Publisher and Editor

 

A life without basketball?

Delilah Rahe is not interested in thinking about it.

In fact, she struggles to find the words to describe what her life would be like without her favorite sport.

Fortunately, thanks to her third-grade self, she doesn’t have to find the words.

By the age of 4, Rahe was playing soccer.

Basketball, though, wouldn’t come until later.

Almost five more years later.

Once she was introduced to the sport, however, it quickly took hold of her heart.

And it has never let go.

Now a junior at Field High School, Rahe has become a mainstay amongst the top-tier talent inside the Metro Athletic Conference.

After emerging as a freshman phenom in 2021-22, Rahe is now nearing the 1,000-point scoring milestone and has already pulled down more than 500 career rebounds.

Quite a journey for a girl who initially shied away from the sport.

“I remember my parents would ask me every year if I wanted to sign up, and I don’t think I ever had a specific reason not to play. I just didn’t, and they have never pushed me into anything I didn’t want to do.”

But when her good friend Mckayla Miller, still a teammate to this day across multiple sports, asked her to come to a summer basketball camp with her just to try the sport is when everything changed.

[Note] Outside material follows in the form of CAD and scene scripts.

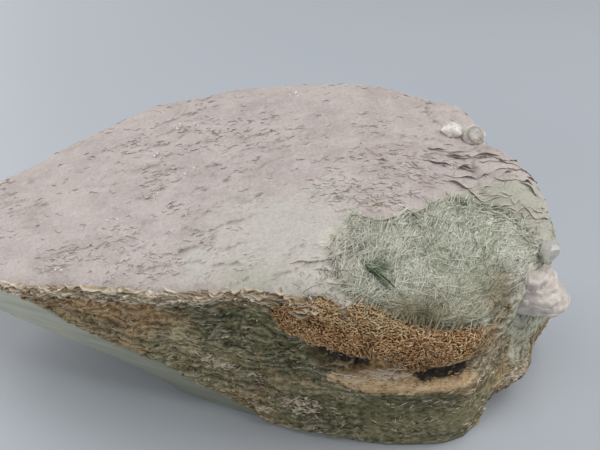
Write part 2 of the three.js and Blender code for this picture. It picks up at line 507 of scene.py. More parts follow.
def threads(paths: np.ndarray, radii: np.ndarray, sides: int, up: np.ndarray,
            marks: dict[str, np.ndarray]) -> Shape:
    """Closed tubes along many short paths, each pointed at both ends.

    Args:
        paths: For each tube, the points of its centreline, the tips included.
        radii: For each tube, the radius at each point between its tips.
        sides: How many sides the tubes have.
        up: For each tube, the way out of the ground that it lies on.
        marks: A value for each tube, which all its points carry.

    Returns:
        All the tubes as one shape, with `along` from tip to tip and `under` for painted shade on the lower side.
    """
    count, stations = paths.shape[:2]
    rings = stations - 2
    middle = paths[:, 1:-1]
    tangent = unit(paths[:, 2:] - paths[:, :-2])
    reference = np.where(np.abs(tangent[..., 2:]) > 0.9, [1.0, 0, 0], [0, 0, 1.0])
    first = unit(np.cross(tangent, reference))
    second = np.cross(tangent, first)
    angle = 2 * math.pi * np.arange(sides) / sides
    spoke = first[:, :, None] * np.cos(angle)[:, None] + second[:, :, None] * np.sin(angle)[:, None]
    ring = (middle[:, :, None] + radii[:, :, None, None] * spoke).reshape(count, rings * sides, 3)
    points = np.concatenate([paths[:, :1], ring, paths[:, -1:]], 1)
    each = points.shape[1]
    k = np.arange(sides)
    step = (k + 1) % sides
    parts = [np.stack([np.zeros_like(k), 1 + step, 1 + k], 1)]
    for r in range(rings - 1):
        a, b = 1 + r * sides, 1 + (r + 1) * sides
        parts += [np.stack([a + k, a + step, b + k], 1), np.stack([a + step, b + step, b + k], 1)]
    last = 1 + (rings - 1) * sides
    parts.append(np.stack([last + k, last + step, np.full_like(k, each - 1)], 1))
    skin = np.concatenate(parts)
    triangles = (skin[None] + each * np.arange(count)[:, None, None]).reshape(-1, 3)
    carried = {name: np.repeat(values, each) for name, values in marks.items()}
    station = np.concatenate([[0], np.repeat(np.linspace(0.2, 0.8, rings), sides), [1]])
    carried["along"] = np.tile(station, count)
    # under: painted shade on the side of each tube that faces the ground
    low = np.full((count, each), 0.5)
    low[:, 1:-1] -= 0.5 * np.einsum("irsk,ik->irs", spoke, up).reshape(count, -1)
    carried["under"] = low.ravel()
    return Shape(points.reshape(-1, 3), triangles, carried)


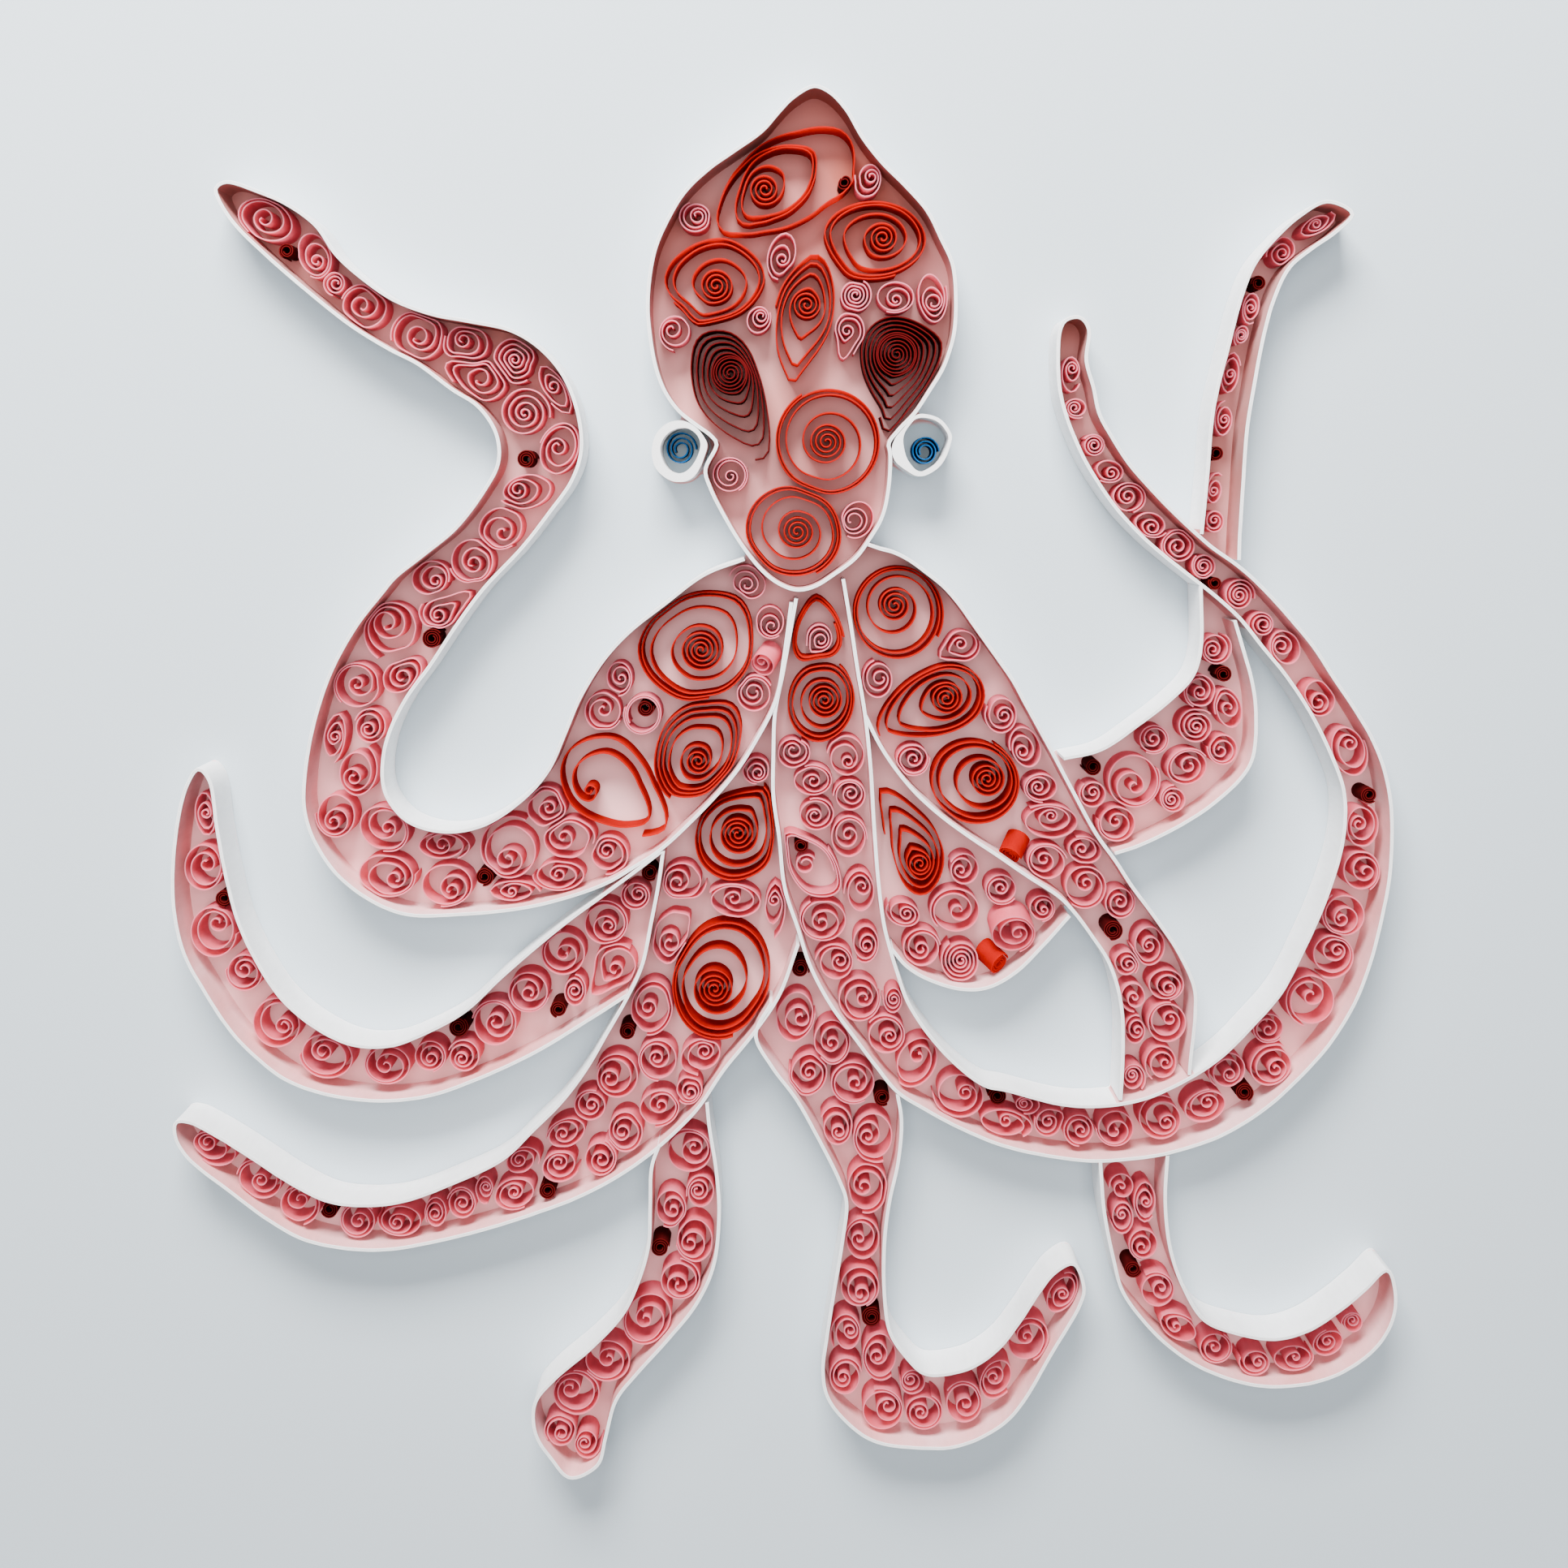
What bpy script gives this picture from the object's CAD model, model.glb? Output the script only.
import bpy, bmesh, math, random
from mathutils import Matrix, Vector, noise


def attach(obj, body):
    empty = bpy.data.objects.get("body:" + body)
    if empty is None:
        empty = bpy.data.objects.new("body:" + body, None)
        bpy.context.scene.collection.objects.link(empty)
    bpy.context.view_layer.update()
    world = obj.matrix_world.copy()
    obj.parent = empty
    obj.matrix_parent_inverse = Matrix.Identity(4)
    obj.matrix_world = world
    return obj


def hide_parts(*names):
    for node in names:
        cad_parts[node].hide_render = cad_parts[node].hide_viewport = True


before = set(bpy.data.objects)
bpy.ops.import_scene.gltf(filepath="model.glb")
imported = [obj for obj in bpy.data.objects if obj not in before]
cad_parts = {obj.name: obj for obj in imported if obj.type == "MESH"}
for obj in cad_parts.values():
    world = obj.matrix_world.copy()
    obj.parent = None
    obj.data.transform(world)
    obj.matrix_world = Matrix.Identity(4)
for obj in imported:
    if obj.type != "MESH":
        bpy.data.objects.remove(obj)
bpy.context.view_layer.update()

# A quilled paper octopus: rolled paper coils inside paper strips stood on edge on a white card.
# Tables are in millimetres, as in the model: X right, Y towards the crown, Z up from the card's underside.
MM = 0.001
CARD_T, WALL_TOP, WALL_T, COIL_TOP = 0.8, 10.0, 0.75, 6.9

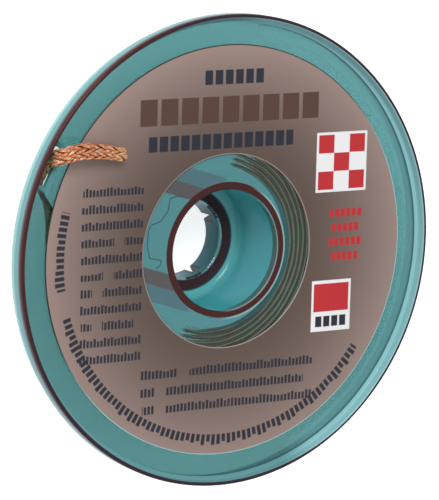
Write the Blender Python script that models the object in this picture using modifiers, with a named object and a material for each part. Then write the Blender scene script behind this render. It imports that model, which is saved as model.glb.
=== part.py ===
"""Desoldering braid on its clear plastic bobbin.

The bobbin lies on the end of its hub with the label up. The origin is at the middle of that end,
+Z is the hub's axis, and angles run from +X towards +Y as seen from above.
"""

import math

import bpy
from mathutils import Vector

MM = 0.001
GAP = 0.3 * MM

# Overall sizes
FRONT_R = 28.0 * MM
TOTAL_H = 13.7 * MM

# Front half: a web with a raised lip, a wide tube and a narrow snap nose
LIP_WIDTH = 0.5 * MM
LIP_HEIGHT = 1.25 * MM
WEB_THICKNESS = 0.6 * MM
BORE_R = 7.2 * MM
TUBE_WALL = 0.95 * MM
MOUTH_ROUND = 0.3 * MM
NOSE_HEIGHT = 3.5 * MM
SHOULDER_DEPTH = TOTAL_H - NOSE_HEIGHT
SHOULDER_WALL = 0.9 * MM
SHOULDER_ROUND = 1.0 * MM
NOSE_R = 4.65 * MM
NOSE_WALL = 1.1 * MM
NOSE_END_LIFT = 0.2 * MM
NOSE_SLOTS = 4
NOSE_SLOT_WIDTH = 0.9 * MM
NOSE_SLOT_HEIGHT = 2.2 * MM
BARB_REACH = 0.6 * MM
BARB_HEIGHT = 0.45 * MM

# Back half: a shallow pan, its rim, the drum that the braid is wound on and the snap ring
BACK_INSET = 0.4 * MM
BACK_R = FRONT_R - BACK_INSET
RIM_WALL = 0.5 * MM
RIM_DEPTH = 3.2 * MM
RIM_LAND = 0.25 * MM
DRUM_WALL = 1.05 * MM
DRUM_R = BORE_R + TUBE_WALL + GAP + DRUM_WALL
PAN_WALL = 0.8 * MM
PAN_SLOPE_RUN = 2.2 * MM
PAN_SIDE_WALL = 0.65 * MM
HUB_FOOT_ROUND = 0.4 * MM
LEDGE_THICKNESS = 0.7 * MM

# Label
LABEL_HOLE_R = 11.5 * MM
LABEL_MARGIN = 3.1 * MM
LABEL_R = FRONT_R - LIP_WIDTH - LABEL_MARGIN
LABEL_THICKNESS = 0.15 * MM
LABEL_LIFT = 0.1 * MM

# Braid
BRAID_WIDTH = 1.9 * MM
BRAID_THICKNESS = 0.4 * MM
TURN_PITCH = 0.64 * MM
TURN_COUNT = 16
TURN_GROOVE = 0.25 * MM
COIL_SEAT = 0.3 * MM
COIL_HEADROOM = 1.95 * MM

# The slot in the rim that the braid comes out of
EXIT_ANGLE = math.radians(172.2)
EXIT_SLOT_LENGTH = BRAID_WIDTH + 2.9 * MM
EXIT_SLOT_REACH = 2.1 * MM
EXIT_SLOT_INNER_R = FRONT_R - EXIT_SLOT_REACH

# The tail's own points: angle in degrees, radius and height over the lip's top in millimetres
TAIL_ROUTE = (
    (238.0, 20.65, -4.75),
    (226.0, 20.75, -4.70),
    (214.0, 21.05, -4.50),
    (203.0, 21.60, -4.20),
    (194.0, 22.15, -3.90),
    (187.5, 22.70, -3.68),
    (183.5, 23.30, -3.55),
    (181.0, 24.10, -3.45),
    (179.3, 24.95, -3.35),
    (177.6, 25.60, -3.15),
    (175.4, 26.02, -2.75),
    (173.2, 26.35, -2.15),
    (171.4, 26.60, -1.45),
    (170.4, 26.75, -0.75),
    (169.9, 26.75, -0.10),
    (169.3, 26.50, 0.42),
    (168.1, 26.00, 0.76),
    (166.5, 25.30, 0.86),
    (164.5, 24.05, 0.80),
    (162.1, 22.35, 0.55),
    (159.8, 20.60, 0.25),
    (157.6, 19.10, -0.05),
)
TAIL_POINTS = 64
TAIL_TURNS_FLAT_FROM = -1.2 * MM
TAIL_TURNS_FLAT_TO = 0.4 * MM
TAIL_LEAN = math.radians(22)
TAIL_LEANS_FROM_R = 23.5 * MM
TAIL_LEANS_TO_R = 25.5 * MM
TAIL_RIGHTS_FROM = -2.9 * MM
TAIL_RIGHTS_TO = -2.0 * MM

HALF_STEPS = 72
LABEL_STEPS = 72
COIL_STEPS = 40
MERGE = 0.00001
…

“Every shot I took banged off the backboard so hard. I was not very good, but looking back, I think that is when I can say that I started to love basketball.”

That was the summer leading into Rahe’s third-grade school year and she began her first season just a few months later playing for her friend Mckayla’s dad Mike Miller, who was a Field youth girls basketball coach.

With each passing season, Rahe, alongside many of her teammates that help fill out a junior-heavy roster for this year’s Falcons, began to learn the details of the game.

“I just remember talking to her about trying basketball,” Mike Miller said. “She was friends with so many of the players we had already. Once she got onto the court, she fit in with us right away and she has always been hard working and humble.”

The left-handed standout has been described as a “one-of-one” talent.

A strong compliment, but understandable considering her ability to take over a game and dominate opponents without allowing herself to have an attitude that places her above her team and teammates.

“Just watching the player that she has become has been amazing. She has so much passion for whatever she does. But as great of a player she is, she is truly an even better person. She has a great heart and is the most unselfish kid I know. She does not want to be the star, she wants the team to be the star.”

As a freshman, Rahe averaged 15.5 points and 7.0 rebounds per game. Those numbers jumped last year during her sophomore year to 18.3 points and 11.7 rebounds per game. She led all players in Portage County with 168 made field goals and 111 free throws (35 more than the next player). She was also top 10 in Portage County for steals (2.8 per game) and blocked shots (33).

Like any good player, though, the numbers were just numbers to Rahe. They told the story of a talented player, but she focused, in a healthy way, on the flaws in her game that she wanted to clean up for 2023-24.

“I worked on my outside shot, hitting a higher percentage of my 3-pointers, as well as working on becoming more comfortable attacking the basket with either hand,” said Rahe, who was also named First Team All-MAC in soccer this past fall and also plays football and softball. “I spend a lot of my free time playing basketball, so I would work on stuff a lot.”

A life with basketball.

Just the way Rahe wants it to be.

1 Comment

  1. Chuck ulrich December 19, 2023

    Spot-on article about an outstanding student-athlete! Having watched her development nearly every step of the way, she truly has earned her reputation as one of the best athletes in northeast ohio and beyond! In my opinion, when she graduates from Field in 2025, she will be considered the greatest single female athlete in FHS history.